It may not be feasible or desirable to extend single,
contiguous PSN tunnels between U-PEs in one domain and U-PEs
in another domain for security and/or scalability reasons or
for the fact that the two domains may be using different PSN
technologies.
-iii. MS-PW setup, maintenance and forwarding procedures must
satisfy requirements placed by the constraints of a multi-
provider environment. An example is the inter-AS L2VPN
scenario where the ultimate PEs reside in different provider
networks (ASs) and it is the practice to MD5-key all control
traffic exchanged between two networks. An MS-PW allows the
providers to confine MD5 key administration to just the PW
switching points connecting the two domains.
-iv. PSN Internetworking: PWE3 signaling protocols and PSN types
may differ in different provider networks. The ultimate PEs
may be connected to networks employing different PW
signaling and /or PSN protocols. In this case it is not
possible to use a SS-PW. A MS-PW with the appropriate
interworking performed at the PW switching points can enable
PW connectivity between the ultimate PEs in this scenario.

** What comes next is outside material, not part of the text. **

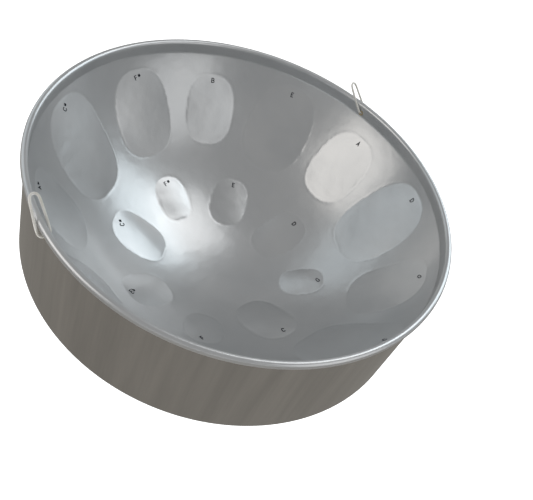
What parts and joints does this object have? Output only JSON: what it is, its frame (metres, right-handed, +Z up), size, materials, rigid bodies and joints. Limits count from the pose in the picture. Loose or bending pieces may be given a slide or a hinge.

-v. Traffic Engineered PSN Tunnels and bandwidth-managed PWs:
There is a requirement to deploy PWs edge to edge in large
service provider networks. Such networks typically encompass
hundreds or thousands of aggregation devices at the edge,
each of which would be a PE. Furthermore, there is a
requirement That these PWs have explicit bandwidth
guarantees. To satisfy these requirements, the PWs will be
tunneled over PSN TE-tunnels with bandwidth constraints. A
single segment pseudo-wire architecture would require that a
full mesh of PSN TE-tunnels be provisioned to allow PWs to
be established between all PEs. Inter provider PWs riding
traffic engineered tunnels further add to the number of
tunnels that would have to be supported by the PEs and the
core network as the total number of PEs increases.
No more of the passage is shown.